Rotorua sits on the southern margin of the Rotorua Caldera, a geological setting that produces sharp transitions in ground stiffness across short distances. The warm, sulphur-rich environment and deep volcanic ash deposits create a seismic response that differs markedly from the alluvial basins of Canterbury or the greywacke hill sites of Wellington. When a project triggers a site-specific hazard assessment under NZS 1170.5, a seismic microzonation study becomes essential. We run the field campaigns and laboratory testing that feed directly into the ground model, measuring shear-wave velocity profiles and classifying materials so the response spectra reflect actual subsurface conditions. The work often ties into broader liquefaction screening where the water table is high near the lakefront, and we cross-check results with seismic refraction lines on pumice-rich terraces where MASW alone can be ambiguous.
Lateral variability in the Rotorua Caldera means site class can change within 50 metres: microzonation captures that or you miss the hazard.
Technical details of the service in Rotorua

Critical ground factors in Rotorua
The risk profile varies sharply between the caldera rim suburbs and the lakefront basin. Sites in Glenholme or Springfield overlying the Mamaku Ignimbrite produce low amplification and short-period shaking, while the sedimentary trough beneath Victoria and the lakefront tourist precinct amplifies long-period energy and extends shaking duration significantly. The geothermal gradient adds a complicating factor: warm ground temperatures alter pore-fluid viscosity and can suppress excess pore pressure generation in some silts, a mechanism not captured by standard liquefaction triggering curves. Ignoring these local effects means a building designed for uniform Site Class C could sit on a de facto Class D or E lens without the corresponding ductility demand in the lateral system. Microzonation maps the boundaries so the design basis is defendable at consent review.
Our services
The microzonation workflow combines field geophysics, targeted drilling, and dynamic laboratory testing. We handle the full chain from array layout to GIS-ready hazard layers.

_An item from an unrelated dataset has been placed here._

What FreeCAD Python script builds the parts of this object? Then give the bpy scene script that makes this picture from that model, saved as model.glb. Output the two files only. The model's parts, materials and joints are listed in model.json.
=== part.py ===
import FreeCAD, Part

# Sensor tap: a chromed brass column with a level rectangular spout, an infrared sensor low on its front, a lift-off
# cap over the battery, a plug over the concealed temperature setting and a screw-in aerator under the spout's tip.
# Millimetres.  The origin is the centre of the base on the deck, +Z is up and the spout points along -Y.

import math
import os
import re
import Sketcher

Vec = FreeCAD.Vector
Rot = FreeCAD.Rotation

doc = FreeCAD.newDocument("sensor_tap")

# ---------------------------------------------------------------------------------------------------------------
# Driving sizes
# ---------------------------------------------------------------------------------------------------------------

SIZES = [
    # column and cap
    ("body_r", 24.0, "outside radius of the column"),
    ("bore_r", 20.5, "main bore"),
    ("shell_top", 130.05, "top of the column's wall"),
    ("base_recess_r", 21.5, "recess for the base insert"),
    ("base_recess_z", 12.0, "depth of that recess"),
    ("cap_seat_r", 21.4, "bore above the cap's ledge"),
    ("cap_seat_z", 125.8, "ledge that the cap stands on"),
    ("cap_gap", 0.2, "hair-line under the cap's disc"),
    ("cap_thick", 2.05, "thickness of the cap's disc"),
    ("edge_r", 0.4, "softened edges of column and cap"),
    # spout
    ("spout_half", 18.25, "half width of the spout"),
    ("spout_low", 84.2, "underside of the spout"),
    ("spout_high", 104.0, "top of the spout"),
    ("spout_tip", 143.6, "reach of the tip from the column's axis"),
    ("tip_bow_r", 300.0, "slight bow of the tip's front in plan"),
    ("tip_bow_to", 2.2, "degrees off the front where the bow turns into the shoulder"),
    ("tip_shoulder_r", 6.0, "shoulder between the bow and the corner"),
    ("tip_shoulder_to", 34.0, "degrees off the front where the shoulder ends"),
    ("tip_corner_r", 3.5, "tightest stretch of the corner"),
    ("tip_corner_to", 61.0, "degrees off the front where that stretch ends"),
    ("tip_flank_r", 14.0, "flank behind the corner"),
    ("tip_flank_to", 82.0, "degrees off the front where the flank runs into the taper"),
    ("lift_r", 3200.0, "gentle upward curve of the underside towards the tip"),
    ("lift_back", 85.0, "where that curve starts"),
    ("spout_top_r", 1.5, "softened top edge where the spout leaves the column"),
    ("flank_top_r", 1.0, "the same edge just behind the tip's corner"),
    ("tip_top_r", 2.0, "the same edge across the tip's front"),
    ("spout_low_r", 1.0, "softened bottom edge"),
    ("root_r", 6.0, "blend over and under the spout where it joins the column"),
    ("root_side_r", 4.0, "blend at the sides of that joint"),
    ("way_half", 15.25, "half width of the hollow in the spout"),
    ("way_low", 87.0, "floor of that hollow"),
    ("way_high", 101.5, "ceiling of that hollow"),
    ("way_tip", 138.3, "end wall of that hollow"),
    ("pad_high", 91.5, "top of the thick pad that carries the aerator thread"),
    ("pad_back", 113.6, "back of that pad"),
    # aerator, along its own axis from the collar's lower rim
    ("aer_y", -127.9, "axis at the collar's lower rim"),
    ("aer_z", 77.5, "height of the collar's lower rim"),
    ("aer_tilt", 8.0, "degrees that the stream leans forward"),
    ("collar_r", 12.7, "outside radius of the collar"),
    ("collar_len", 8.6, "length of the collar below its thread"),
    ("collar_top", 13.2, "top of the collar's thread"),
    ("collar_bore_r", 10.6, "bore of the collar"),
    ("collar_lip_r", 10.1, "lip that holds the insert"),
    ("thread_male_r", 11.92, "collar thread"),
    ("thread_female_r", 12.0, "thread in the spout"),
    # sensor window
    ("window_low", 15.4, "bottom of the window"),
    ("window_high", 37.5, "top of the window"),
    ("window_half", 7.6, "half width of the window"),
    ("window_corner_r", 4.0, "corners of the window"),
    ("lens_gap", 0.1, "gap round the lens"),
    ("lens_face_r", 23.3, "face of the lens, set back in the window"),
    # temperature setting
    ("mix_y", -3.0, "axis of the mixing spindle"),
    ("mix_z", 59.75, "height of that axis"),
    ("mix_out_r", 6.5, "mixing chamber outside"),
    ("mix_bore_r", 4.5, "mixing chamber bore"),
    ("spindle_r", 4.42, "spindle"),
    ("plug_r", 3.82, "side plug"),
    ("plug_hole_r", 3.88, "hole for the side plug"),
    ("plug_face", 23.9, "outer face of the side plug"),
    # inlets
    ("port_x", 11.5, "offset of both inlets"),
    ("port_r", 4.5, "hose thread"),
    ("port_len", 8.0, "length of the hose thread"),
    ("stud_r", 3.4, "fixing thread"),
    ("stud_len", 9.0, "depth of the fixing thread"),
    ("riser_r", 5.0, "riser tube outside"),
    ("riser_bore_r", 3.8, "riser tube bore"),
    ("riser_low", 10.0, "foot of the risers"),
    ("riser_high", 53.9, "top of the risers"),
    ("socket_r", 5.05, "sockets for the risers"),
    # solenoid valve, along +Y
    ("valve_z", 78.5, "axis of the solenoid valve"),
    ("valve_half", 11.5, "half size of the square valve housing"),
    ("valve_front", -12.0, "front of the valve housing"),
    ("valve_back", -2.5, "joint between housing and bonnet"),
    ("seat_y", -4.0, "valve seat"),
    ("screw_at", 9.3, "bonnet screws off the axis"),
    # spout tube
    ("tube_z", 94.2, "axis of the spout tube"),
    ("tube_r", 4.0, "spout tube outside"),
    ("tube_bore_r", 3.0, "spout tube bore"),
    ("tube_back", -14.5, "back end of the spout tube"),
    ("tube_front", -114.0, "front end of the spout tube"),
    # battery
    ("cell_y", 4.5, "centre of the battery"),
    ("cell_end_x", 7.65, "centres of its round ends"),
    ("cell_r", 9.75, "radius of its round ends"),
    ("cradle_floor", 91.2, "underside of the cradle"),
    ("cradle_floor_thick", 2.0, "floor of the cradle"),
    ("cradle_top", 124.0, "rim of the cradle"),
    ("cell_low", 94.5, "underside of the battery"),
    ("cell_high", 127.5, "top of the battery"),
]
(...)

Multi-Method Geophysical Profiling
MASW arrays with 24-channel acquisition, downhole shear-wave logging in cased boreholes, and seismic refraction lines on ignimbrite terrain. We deliver Vs30 maps, Vs profiles with depth, and site class boundaries compliant with NZS 1170.5.
Dynamic Laboratory Testing for Site Response
Resonant column and cyclic triaxial tests on undisturbed volcanic soils to define modulus reduction and damping curves. Bender element measurements for small-strain shear modulus, calibrated to the field Vs profiles from the same borehole.
Questions and answers
When does Rotorua Lakes Council require a seismic microzonation study?
Microzonation is typically triggered for subdivisions of more than three lots on variable ground, for Importance Level 3 and 4 buildings, or when a geotechnical investigation identifies site class boundaries within the project footprint that could change the design hazard. Council may also request it for developments on the lake sediment fringe where long-period amplification is a known concern.
What makes Rotorua's seismic response different from other North Island cities?
The combination of the Rotorua Caldera structure, thick unwelded pyroclastic deposits, shallow geothermal heat, and a high water table near the lake produces amplification patterns and liquefaction susceptibility that do not match the standard basin models applied in Hamilton or Tauranga. Site-specific measurement is necessary because generic NZS 1170.5 site factors may not be conservative.
How much does a seismic microzonation study cost in Rotorua?
Cost depends on area size, number of geophysical lines, and laboratory testing scope. Small-site studies for individual building lots start around NZ$6,030, while multi-hectare subdivision mapping with full dynamic lab programs can reach NZ$32,120. We quote after reviewing the site geology and the council requirements.
What deliverables do we receive from a microzonation study?
You receive a geotechnical report with site class maps, Vs30 and fundamental period maps, representative shear-wave velocity profiles, amplification factor contours, and GIS layers for direct input into structural models. All data is referenced to the NZGD2000 coordinate system and tied to the NZS 1170.5 framework.